:: Records supplied ::
■ ■ ■

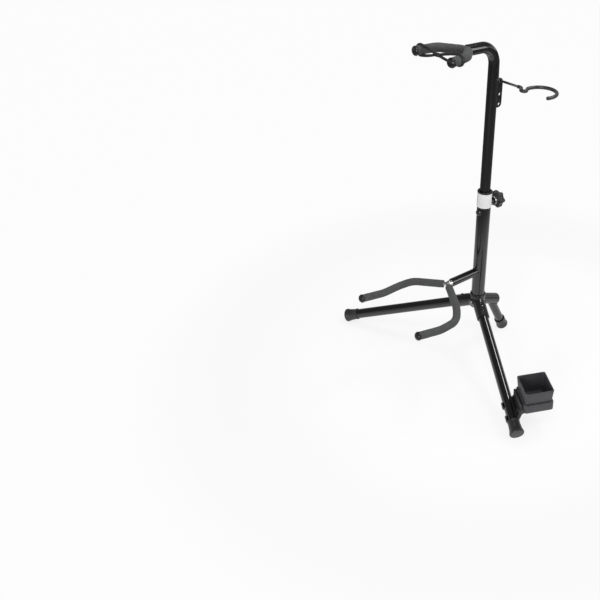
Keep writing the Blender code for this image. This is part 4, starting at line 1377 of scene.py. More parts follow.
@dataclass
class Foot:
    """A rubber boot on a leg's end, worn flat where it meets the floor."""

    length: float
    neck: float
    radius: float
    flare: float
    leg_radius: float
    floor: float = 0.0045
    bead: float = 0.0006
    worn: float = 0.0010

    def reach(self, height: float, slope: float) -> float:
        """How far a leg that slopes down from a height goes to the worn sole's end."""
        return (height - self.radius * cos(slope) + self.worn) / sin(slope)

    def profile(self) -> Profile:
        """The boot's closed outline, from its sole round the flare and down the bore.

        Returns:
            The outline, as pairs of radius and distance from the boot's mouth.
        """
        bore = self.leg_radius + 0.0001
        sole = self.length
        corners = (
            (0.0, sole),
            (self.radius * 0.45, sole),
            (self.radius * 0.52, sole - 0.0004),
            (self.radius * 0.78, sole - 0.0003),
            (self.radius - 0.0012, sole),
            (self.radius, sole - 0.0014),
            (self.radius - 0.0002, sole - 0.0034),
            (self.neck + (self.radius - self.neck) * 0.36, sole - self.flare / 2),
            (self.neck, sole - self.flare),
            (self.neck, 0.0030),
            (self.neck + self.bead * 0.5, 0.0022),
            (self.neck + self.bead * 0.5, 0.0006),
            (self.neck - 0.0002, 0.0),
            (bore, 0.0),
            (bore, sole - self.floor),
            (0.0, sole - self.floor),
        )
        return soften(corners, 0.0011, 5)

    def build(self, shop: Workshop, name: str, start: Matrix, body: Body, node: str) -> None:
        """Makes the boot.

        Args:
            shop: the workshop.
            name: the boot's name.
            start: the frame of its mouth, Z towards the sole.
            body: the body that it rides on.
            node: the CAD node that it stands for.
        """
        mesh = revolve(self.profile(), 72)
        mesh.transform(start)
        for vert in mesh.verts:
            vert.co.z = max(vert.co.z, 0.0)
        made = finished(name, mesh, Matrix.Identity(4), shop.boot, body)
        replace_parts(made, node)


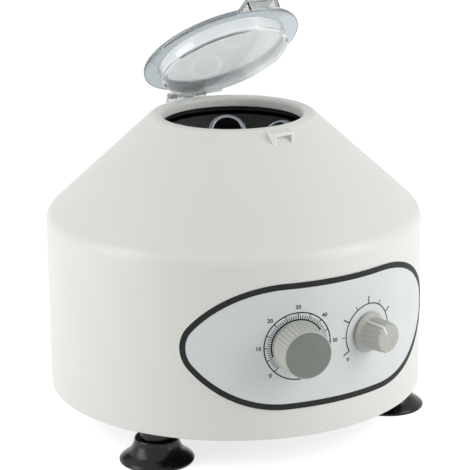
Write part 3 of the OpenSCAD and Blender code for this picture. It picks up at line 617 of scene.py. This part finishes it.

■ ■ ■

:: What is being asked ::
Your task is to quote the lines above, beginning with the first and ending with the one that holds "down the bore.".

:: Task response ::
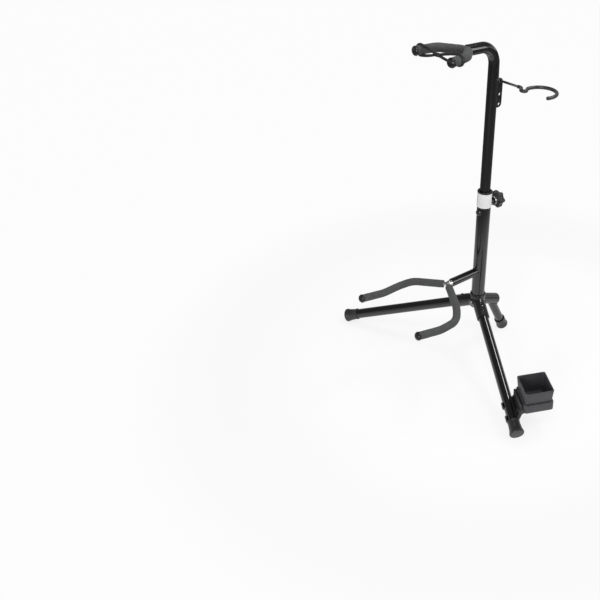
Keep writing the Blender code for this image. This is part 4, starting at line 1377 of scene.py. More parts follow.
@dataclass
class Foot:
    """A rubber boot on a leg's end, worn flat where it meets the floor."""

    length: float
    neck: float
    radius: float
    flare: float
    leg_radius: float
    floor: float = 0.0045
    bead: float = 0.0006
    worn: float = 0.0010

    def reach(self, height: float, slope: float) -> float:
        """How far a leg that slopes down from a height goes to the worn sole's end."""
        return (height - self.radius * cos(slope) + self.worn) / sin(slope)

    def profile(self) -> Profile:
        """The boot's closed outline, from its sole round the flare and down the bore.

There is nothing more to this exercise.